What the exercise asks.
In the listing below, find the line that contains "name] = placed(bent, name)" and the line that contains "from mathutils import Matrix, Vector, noise". Quote both and every line between them, exactly, and nothing more.

Dataset excerpt.
------------------------------

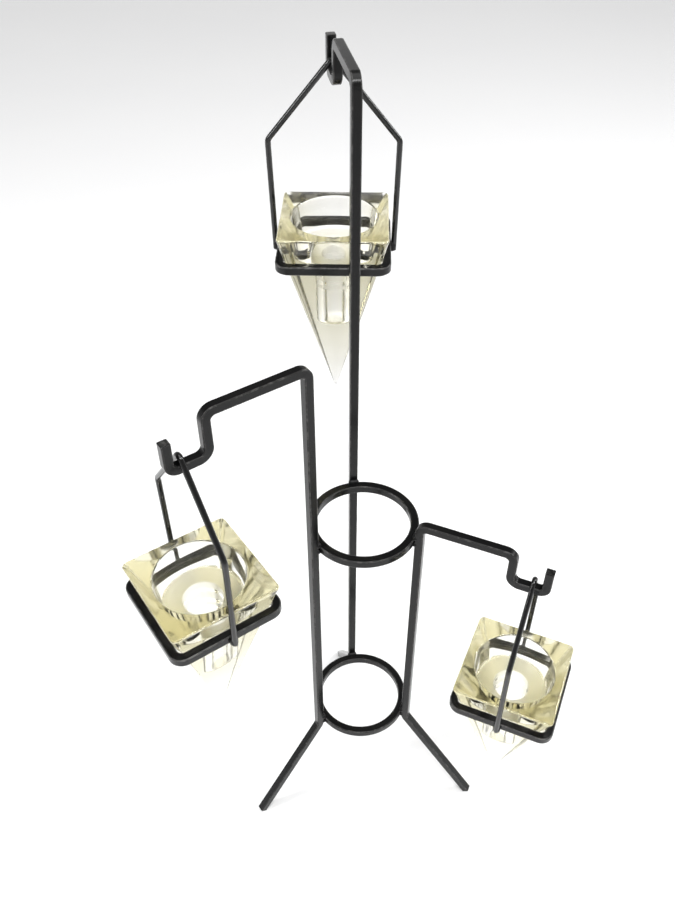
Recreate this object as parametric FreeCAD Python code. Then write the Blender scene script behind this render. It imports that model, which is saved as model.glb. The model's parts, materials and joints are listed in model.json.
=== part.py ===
import FreeCAD, Part

import math
import os

# A votive candle rack: three bent square-bar rods stand outside two rings, and a glass cup in a
# square bar frame hangs by a wire bail from the hook at the end of each rod's arm.
# Millimetres, +Z up. The origin is on the floor, on the axis of the two rings.

Vector = FreeCAD.Vector
UP = Vector(0, 0, 1)

# ---- rods, all bent from one size of square bar ----
bar = 5.2                  # side of the square bar, painted
bar_edge = 0.6             # softened long edges of every bar
arm_height = {"tall": 515.0, "middle": 396.0, "short": 277.0}   # centre of each arm above the floor
azimuth = {"tall": 90.0, "middle": 205.5, "short": 327.5}       # direction of each arm
knee_height = 73.0         # corner where the post turns into the leg
leg_splay = 37.2           # leg's lean from the vertical, degrees
arm_reach = {"tall": 55.0, "middle": 57.5, "short": 56.5}       # post to riser
riser_drop = {"tall": 20.0, "middle": 26.5, "short": 23.0}      # arm down to trough
trough_reach = 21.3        # riser to tip
tip_rise = 17.8            # trough up to the cut end of the tip
knee_bend = 5.5            # bend radii, on the bar's centreline
top_bend = 4.6
step_bend = 5.0
dip_bend = 5.6
tip_bend = 4.4

# ---- rings ----
ring_outer = 34.0          # outer radius, where the posts stand
ring_below_arm = 12.5      # middle of the upper ring below the short arm
ring_above_knee = 5.0      # middle of the lower ring above the knees
ring_weld = 2.0            # leg of the bead between a ring and a post
ring_weld_run = 1.4        # half of the bead's straight run

# ---- hanging frame and bail; the frame is bent from the rods' bar ----
wire = 3.3                 # bail wire diameter
wire_gap = 0.1             # between the bail and the corners of the bar it hangs on
hang_reach = {"tall": 14.3, "middle": 15.0, "short": 13.6}      # riser to bail, along the trough
hang_turn = {"tall": -11.0, "middle": 0.0, "short": 0.0}       # turn of each hanger on its hook
roof_slope = 50.0          # slope of the bail's roof, degrees
shoulder_out = 1.25        # bail's shoulder outside its foot
crown_bend = 2.8
shoulder_bend = 4.5
frame_bend = 2.8           # inner corner radius of the square frame
frame_drop = 98.4          # top of the trough down to the top of the frame
foot_overhang = 0.8        # bail foot below the frame
foot_weld = 2.1
foot_weld_run = 1.3

# ---- glass cup: an inverted square pyramid with a wide and a narrow well ----
cup_wall = 6.75            # top face, from the mouth of the well to the middle of a side
cup_rise = 15.628          # top face above the frame
cup_depth = 126.0          # top face to where the four walls would meet
cup_corner = 3.5           # corner radius of the top face
cup_tip = 1.8              # side of the blunt tip
cup_rim = 1.1              # softened edge of the top face
cup_gap = 0.15             # between the cup and the frame it sits in
well_mouth = 25.5          # radius of the wide well at the top face
well_floor = 23.2          # and at its floor
well_depth = 19.0
well_lip = 1.2
well_heel = 2.0
socket_radius = 11.25      # straight taper socket under the wide well
socket_depth = 48.0
socket_lip = 0.8
socket_heel = 3.0

# what follows from them: the candle sizes the cup, the cup its frame, and the frame its bail
post_radius = ring_outer + bar / 2
ring_height = {"upper": arm_height["short"] - ring_below_arm, "lower": knee_height + ring_above_knee}
cup_side = 2 * (well_mouth + cup_wall)
frame_inner = cup_side + 2 * cup_gap - cup_rise * cup_side / cup_depth
frame_side = frame_inner + 2 * bar


def unit(a, b):
    """Direction from a to b."""
    return (b - a).normalize()


def turned_left(d):
    """The direction d turned a quarter left, in the XZ plane."""
    return Vector(-d.z, 0, d.x)


def turn_sign(d0, d1):
    return 1 if d0.x * d1.z - d0.z * d1.x > 0 else -1


def half_turn(d0, d1):
    return math.acos(max(-1.0, min(1.0, d0.dot(d1)))) / 2


def shifted(points, offset):
    """The open path through points, moved sideways to the left by offset."""
    moved = []
    for i, p in enumerate(points):
        before = turned_left(unit(points[i - 1], p)) if i > 0 else None
        after = turned_left(unit(p, points[i + 1])) if i < len(points) - 1 else None
        if before is None or after is None:
            moved.append(p + (before or after) * offset)
        else:
            moved.append(p + (before + after) * (offset / (1 + before.dot(after))))
    return moved


def bent_edges(points, radii):
    """Edges of the open path through points, with an arc of the given radius at each inner corner."""
    edges = []
    start = points[0]
    for i in range(1, len(points) - 1):
        d0 = unit(points[i - 1], points[i])
        d1 = unit(points[i], points[i + 1])
        half = half_turn(d0, d1)
        radius = radii[i - 1]
        run = radius * math.tan(half)
        a = points[i] - d0 * run
        b = points[i] + d1 * run
        out = (d0 - d1).normalize()
        middle = points[i] - out * (radius / math.cos(half) - radius)
        edges.append(Part.LineSegment(start, a).toShape())
        edges.append(Part.Arc(a, middle, b).toShape())
        start = b
    edges.append(Part.LineSegment(start, points[-1]).toShape())
    return edges


def bent_bar(points, radii, size, edge_radius):
    """Square bar bent in the XZ plane along points, with softened edges and square-cut ends."""
    sides = []
    for offset in (size / 2, -size / 2):
        side_radii = []
        for i in range(1, len(points) - 1):
            sign = turn_sign(unit(points[i - 1], points[i]), unit(points[i], points[i + 1]))
            side_radii.append(radii[i - 1] - sign * offset)
        sides.append((shifted(points, offset), side_radii))
    (left, left_radii), (right, right_radii) = sides
    edges = bent_edges(left, left_radii)
    edges.append(Part.LineSegment(left[-1], right[-1]).toShape())
    edges += bent_edges(right, right_radii)
    edges.append(Part.LineSegment(right[0], left[0]).toShape())
    outline = Part.Wire(Part.__sortEdges__(edges))
    solid = Part.Face(outline).extrude(Vector(0, size, 0))
    solid.translate(Vector(0, -size / 2, 0))
    cut_corners = [left[0], left[-1], right[0], right[-1]]
    softened = []
    for edge in solid.Edges:
        ends = [v.Point for v in edge.Vertexes]
        across = abs(ends[0].y - ends[-1].y) > size / 2
        flat = Vector(ends[0].x, 0, ends[0].z)
        if not across or min(flat.distanceToPoint(c) for c in cut_corners) < 1e-6:
            softened.append(edge)
    return solid.makeFillet(edge_radius, softened)


def rounded_square(side, radius, z):
    """Closed wire of a square with rounded corners, at height z."""
    h = side / 2
    k = h - radius
    m = h - radius * (1 - math.sqrt(0.5))
    edges = []
    for turn in range(4):
        run = Part.LineSegment(Vector(h, -k, z), Vector(h, k, z)).toShape()
        arc = Part.Arc(Vector(h, k, z), Vector(m, m, z), Vector(k, h, z)).toShape()
        for edge in (run, arc):
            edge.rotate(Vector(0, 0, z), UP, 90 * turn)
            edges.append(edge)
    return Part.Wire(edges)


def circle_edges(solid, radius, z):
    """The solid's circular edges of this radius about its own axis, at height z."""
    found = []
    for edge in solid.Edges:
        curve = edge.Curve
        if isinstance(curve, Part.Circle) and abs(curve.Radius - radius) < 1e-6:
            if abs(curve.Center.z - z) < 1e-6:
                found.append(edge)
    return found


def rod(name):
    """A rod in the XZ plane: leg, post, arm, riser, trough and tip."""
    slope = math.radians(90 - leg_splay)
    heel = bar / 2 * math.cos(slope) - bar_edge * (math.sin(slope) + math.cos(slope) - 1)
    leg = (knee_height - heel) / math.sin(slope)
    height = arm_height[name]
    riser = post_radius + arm_reach[name]
    trough = height - riser_drop[name]
    foot = Vector(post_radius + leg * math.cos(slope), 0, knee_height - leg * math.sin(slope))
    points = [
        foot,
        Vector(post_radius, 0, knee_height),
        Vector(post_radius, 0, height),
        Vector(riser, 0, height),
        Vector(riser, 0, trough),
        Vector(riser + trough_reach, 0, trough),
        Vector(riser + trough_reach, 0, trough + tip_rise),
    ]
    return bent_bar(points, [knee_bend, top_bend, step_bend, dip_bend, tip_bend], bar, bar_edge)


def ring(height):
    """Square bar rolled into a ring."""
    profile = Part.Face(rounded_square(bar, bar_edge, 0))
    profile.rotate(Vector(), Vector(1, 0, 0), 90)
    profile.translate(Vector(ring_outer - bar / 2, 0, height))
    return profile.revolve(Vector(), UP, 360)


def capsule(centre, direction, radius, half_run):
    """Rounded bead: a cylinder with a ball at each end."""
    start = centre - direction * half_run
    body = Part.makeCylinder(radius, 2 * half_run, start, direction)
    ends = [Part.makeSphere(radius, start), Part.makeSphere(radius, centre + direction * half_run)]
    return body.fuse(ends).removeSplitter()


def ring_bead(height, pieces):
    """Weld above and below a ring, in the corner that it makes with the post at +X."""
    beads = []
    for side in (1, -1):
        corner = Vector(ring_outer, 0, height + side * bar / 2)
        bead = capsule(corner, Vector(0, 1, 0), ring_weld, ring_weld_run).cut(pieces)
        beads += bead.Solids
    return Part.makeCompound(beads)


def wire_corner():
    """Height of the bail roof's sharp corner above the trough, and its hinge height.

    The roof's two slopes clear the softened top corners of the bar by wire_gap where the hanger is
    turned furthest, and the wire swings about the two points of its centreline nearest to them."""
    slope = math.radians(roof_slope)
    turn = math.radians(max(abs(t) for t in hang_turn.values()))
    reach = bar_edge + wire / 2 + wire_gap
    inset = bar / 2 - bar_edge
    level = math.cos(slope) * math.cos(turn)
    across = math.hypot(math.sin(slope), level)
    crown = (reach * across + inset * math.sin(slope)) / level - bar_edge
    return crown, reach * level / across - bar_edge


crown_height, hinge_height = wire_corner()


def bail():
    """Wire bail in the YZ plane, with the top of the trough at height 0."""
    foot_y = frame_side / 2 + wire / 2
    shoulder_y = foot_y + shoulder_out
    shoulder_z = crown_height - shoulder_y * math.tan(math.radians(roof_slope))
    foot_z = -frame_drop - bar - foot_overhang
    half = [Vector(foot_y, 0, foot_z), Vector(shoulder_y, 0, shoulder_z)]
    points = half + [Vector(0, 0, crown_height)] + [Vector(-p.x, 0, p.z) for p in reversed(half)]
    path = Part.Wire(bent_edges(points, [shoulder_bend, crown_bend, shoulder_bend]))
    start = Part.Circle(points[0], unit(points[0], points[1]), wire / 2).toShape()
    solid = path.makePipeShell([Part.Wire(start)], True, False)
    solid.rotate(Vector(), UP, 90)
    return solid


def frame():
    """Square bar frame, its top face frame_drop below the trough."""
    top = -frame_drop
    outer = Part.Face(rounded_square(frame_side, frame_bend + bar, top - bar))
    inner = Part.Face(rounded_square(frame_inner, frame_bend, top - bar))
    solid = outer.cut(inner).extrude(Vector(0, 0, bar))
    level = [e for e in solid.Edges if abs(e.BoundBox.ZLength) < 1e-6]
    return solid.makeFillet(bar_edge, level)


def foot_beads(pieces):
    """Small welds at both sides of each bail foot, against the frame's outer faces."""
    middle = -frame_drop - bar / 2
    beads = []
    for side in (1, -1):
        centre = Vector(0, side * (frame_side / 2 + 0.1 * wire), middle)
        beads += capsule(centre, UP, foot_weld, foot_weld_run).cut(pieces).Solids
    return Part.makeCompound(beads)


def cup():
    """Glass cup. Its wall is cup_gap clear of the frame's inner top edge."""
    top = -frame_drop + cup_rise
    tip_z = top - cup_depth * (1 - cup_tip / cup_side)
    tip_corner = cup_corner * cup_tip / cup_side
    wires = [rounded_square(cup_side, cup_corner, top), rounded_square(cup_tip, tip_corner, tip_z)]
    solid = Part.makeLoft(wires, True, True)
    rim = [e for e in solid.Edges if abs(e.BoundBox.ZMin - top) < 1e-6 and e.BoundBox.ZLength < 1e-6]
    solid = solid.makeFillet(cup_rim, rim)
    floor = top - well_depth
    well = Part.makeCone(well_floor, well_mouth, well_depth, Vector(0, 0, floor))
    socket = Part.makeCylinder(socket_radius, socket_depth, Vector(0, 0, floor - socket_depth))
    solid = solid.cut(well.fuse(socket).removeSplitter())
    for radius, z, soft in (
        (well_mouth, top, well_lip),
        (well_floor, floor, well_heel),
        (socket_radius, floor, socket_lip),
        (socket_radius, floor - socket_depth, socket_heel),
    ):
        solid = solid.makeFillet(soft, circle_edges(solid, radius, z))
    return solid


def placed(shape, name, radius=0.0, height=0.0, turn=0.0):
    """A copy of shape turned on its own axis, moved out along +X and up, and carried to its arm."""
    copy = shape.copy()
    copy.rotate(Vector(), UP, turn)
    copy.translate(Vector(radius, 0, height))
    copy.rotate(Vector(), UP, azimuth[name])
    return copy


def build():
    rings = {level: ring(height) for level, height in ring_height.items()}
    nodes = {"ring_" + level: shape for level, shape in rings.items()}
    hanging = {"frame": frame(), "bail": bail(), "cup": cup()}
    hanging["weld_bail"] = foot_beads([hanging["frame"], hanging["bail"]])
    for name in arm_height:
        bent = rod(name)
        nodes["rod_" + name] = placed(bent, name)
        for level, shape in rings.items():
            bead = ring_bead(ring_height[level], [shape, bent])
            nodes["weld_" + level + "_" + name] = placed(bead, name)
        hook_radius = post_radius + arm_reach[name] + hang_reach[name]
        trough_top = arm_height[name] - riser_drop[name] + bar / 2
        for piece, shape in hanging.items():
            nodes[piece + "_" + name] = placed(shape, name, hook_radius, trough_top, hang_turn[name])
    return nodes


os.makedirs("parts", exist_ok=True)
for node, shape in build().items():
    box = shape.BoundBox
    print(node, shape.isValid(), len(shape.Solids), "%.1f mm3" % shape.Volume,
          "z %.2f to %.2f" % (box.ZMin, box.ZMax))
    shape.exportStep("parts/" + node + ".step")
print("hinge %.3f mm above the trough, crown %.3f mm" % (hinge_height, crown_height))
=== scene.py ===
# %% [markdown]
# # A votive candle rack
#
# Three rods are bent from square bar and welded outside two rings. Each rod ends in a hook, and
# from each hook a square frame hangs on a wire bail and carries a glass cup shaped like an
# upside-down pyramid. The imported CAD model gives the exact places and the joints. This script
# makes each piece again with the surface that bending, welding and pressing leave on the real one,
# and gives it its finish. Everything is in metres, in the same frame as the CAD model.

import json
import math

import bmesh
import bpy
from mathutils import Matrix, Vector, noise


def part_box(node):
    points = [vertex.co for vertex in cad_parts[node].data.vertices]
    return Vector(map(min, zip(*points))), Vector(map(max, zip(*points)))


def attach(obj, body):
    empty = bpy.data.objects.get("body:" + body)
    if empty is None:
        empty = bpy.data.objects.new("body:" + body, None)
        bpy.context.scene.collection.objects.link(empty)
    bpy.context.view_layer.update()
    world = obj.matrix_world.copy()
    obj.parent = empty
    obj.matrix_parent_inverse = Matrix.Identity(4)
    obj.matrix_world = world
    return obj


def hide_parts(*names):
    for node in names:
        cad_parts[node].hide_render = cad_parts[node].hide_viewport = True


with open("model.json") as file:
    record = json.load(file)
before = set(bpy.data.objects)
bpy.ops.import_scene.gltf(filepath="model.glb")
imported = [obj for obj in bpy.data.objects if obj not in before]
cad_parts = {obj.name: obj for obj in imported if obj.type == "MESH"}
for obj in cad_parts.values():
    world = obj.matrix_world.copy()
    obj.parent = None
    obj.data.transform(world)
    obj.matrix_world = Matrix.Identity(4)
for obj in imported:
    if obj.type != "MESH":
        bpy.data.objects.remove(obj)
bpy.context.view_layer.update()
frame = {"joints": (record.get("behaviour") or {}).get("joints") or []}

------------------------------

Answer to the problem.
        nodes["rod_" + name] = placed(bent, name)
        for level, shape in rings.items():
            bead = ring_bead(ring_height[level], [shape, bent])
            nodes["weld_" + level + "_" + name] = placed(bead, name)
        hook_radius = post_radius + arm_reach[name] + hang_reach[name]
        trough_top = arm_height[name] - riser_drop[name] + bar / 2
        for piece, shape in hanging.items():
            nodes[piece + "_" + name] = placed(shape, name, hook_radius, trough_top, hang_turn[name])
    return nodes


os.makedirs("parts", exist_ok=True)
for node, shape in build().items():
    box = shape.BoundBox
    print(node, shape.isValid(), len(shape.Solids), "%.1f mm3" % shape.Volume,
          "z %.2f to %.2f" % (box.ZMin, box.ZMax))
    shape.exportStep("parts/" + node + ".step")
print("hinge %.3f mm above the trough, crown %.3f mm" % (hinge_height, crown_height))
=== scene.py ===
# %% [markdown]
# # A votive candle rack
#
# Three rods are bent from square bar and welded outside two rings. Each rod ends in a hook, and
# from each hook a square frame hangs on a wire bail and carries a glass cup shaped like an
# upside-down pyramid. The imported CAD model gives the exact places and the joints. This script
# makes each piece again with the surface that bending, welding and pressing leave on the real one,
# and gives it its finish. Everything is in metres, in the same frame as the CAD model.

import json
import math

import bmesh
import bpy
from mathutils import Matrix, Vector, noise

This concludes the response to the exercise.